Голос Сергея. Все знания и силы посвятить охране здоровья человека, добросовестно трудиться там, где этого требуют интересы общества…
И наконец звучат заключительные слова — теперь уже гремит вся аудитория:
— Верность этой присяге клянусь пронести через всю свою жизнь!
Пожалуй, лишь мертвый не очнулся бы от подобного мощного хора, — Надя проснулась. Она вскочила на ноги, в ужасе от того, как это могло с ней произойти; торопливо озираясь, заметили ли окружающие ее позор, она успевает выпалить только одно слово:
— Клянусь!
Неподалеку от кафедры сидят в первом ряду два старика профессора: маленький тщедушный терапевт и могучий, с седой львиной гривой, анатом.
Могучий анатом склонился к тщедушному терапевту и кричит ему в ухо, перекрывая шум:
— Черт возьми, Витя! С каждым выпуском я становлюсь все сентиментальней: это зрелище волнует меня, словно не они, а я заканчиваю курс!..
Терапевт озабоченно посмотрел на него, вынул из верхнего кармана своего пиджака столбик таблеток валидола и протягивает ему одну.
— Положи под язык, — велит он. — И не глотай, по своему глупому обыкновению, а соси.
Снова тихо в аудитории. Стоит на кафедре маленький старик профессор, его голова едва возвышается над краем кафедры. Обведя взглядом замерший безбрежный амфитеатр, он начинает:
— Глубокоуважаемые коллеги!
Впервые знаменитый медик обращается к ним как равный к равным. И едва заметное шевеление пробежало по рядам.

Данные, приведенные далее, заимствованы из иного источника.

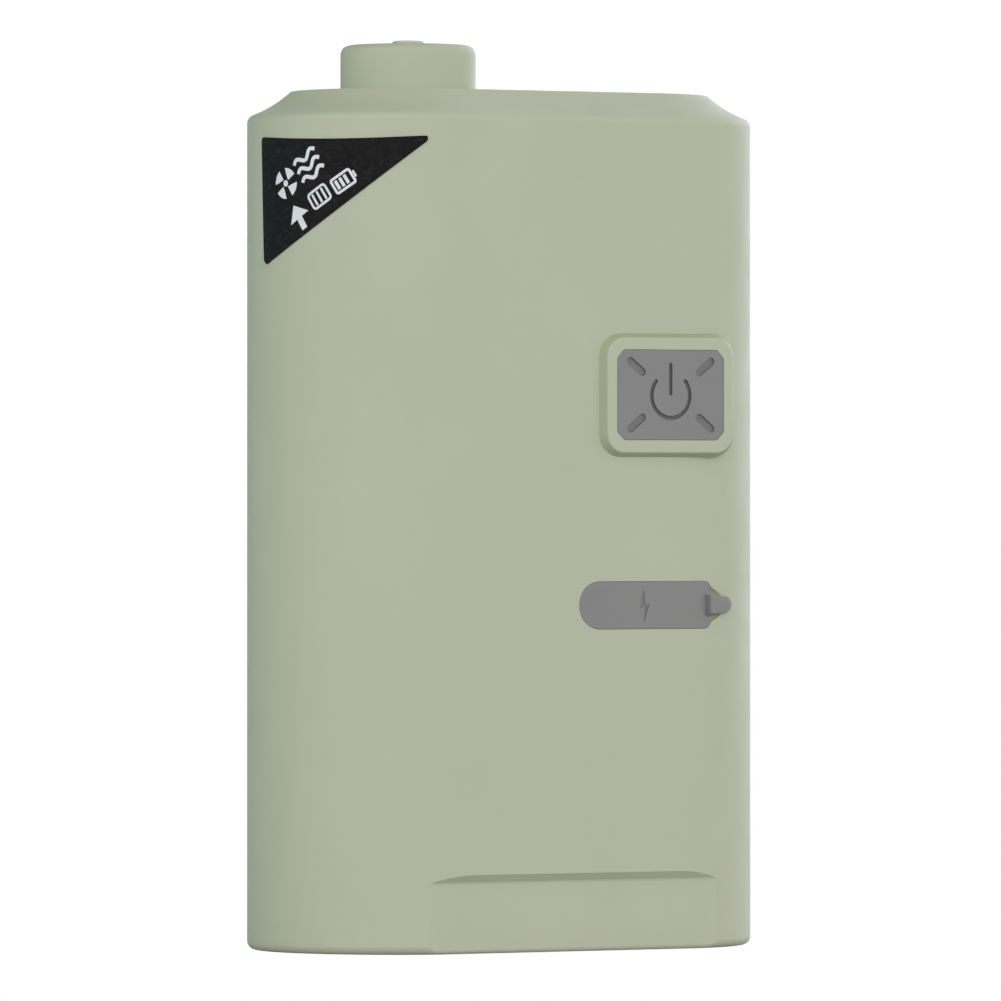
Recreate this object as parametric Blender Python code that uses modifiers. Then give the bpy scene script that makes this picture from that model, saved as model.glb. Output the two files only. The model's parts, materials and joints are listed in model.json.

Сережа Кумысников подправил поаккуратней и повыше галстук.
Тоня незаметным движением натянула на колени слишком короткую юбку.
Женя огладила рукой свою чрезмерно пышную прическу, приминая ее.
Надя Лузина сконфуженно сунула ногу обратно в туфлю — вероятно, новая обувь тесновата ей.
— Сегодня вы все стали дипломированными врачами, — говорит профессор. — Однако я хотел бы предостеречь вас: стать врачом легче, чем быть врачом. Нынешняя медицинская наука вооружила начинающего молодого доктора средствами, с помощью которых он может спасти жизнь человека даже тогда, когда был бы совершенно бессилен сам великий Боткин. Вместе с тем появляются врачи, так напряженно следящие за показаниями новейших медицинских приборов, что забывают лицо больного. Для них не существует личность, характер страдающего пациента, а вместо него на третьей койке слева лежит «митральный порок» или «острый гастрит». И больной начинает тосковать о добром докторе, который, ничего не говоря, просто посидит минуточку вечером у его койки. Со времен Гиппократа между врачом и больным складывались доверительные отношения — духовное уединение вдвоем, охраняемое врачебной тайной. Я глубоко убежден, что каждому больному необходимо исповедаться врачу — ведь, сознательно или бессознательно, больной ждет от него не только совета, но и утешения. Бехтерев говорил, что если пациенту после беседы с доктором не становится легче, то медик этот должен оставить свою профессию…
Из аудитории шумно расходятся молодые врачи. На лестнице Сережа Кумысников поравнялся со стариком терапевтом. Вежливо остановил его:
— Извините, профессор… Вы сказали нам, что врач должен в клинике следить даже за подбором художественной литературы для больных.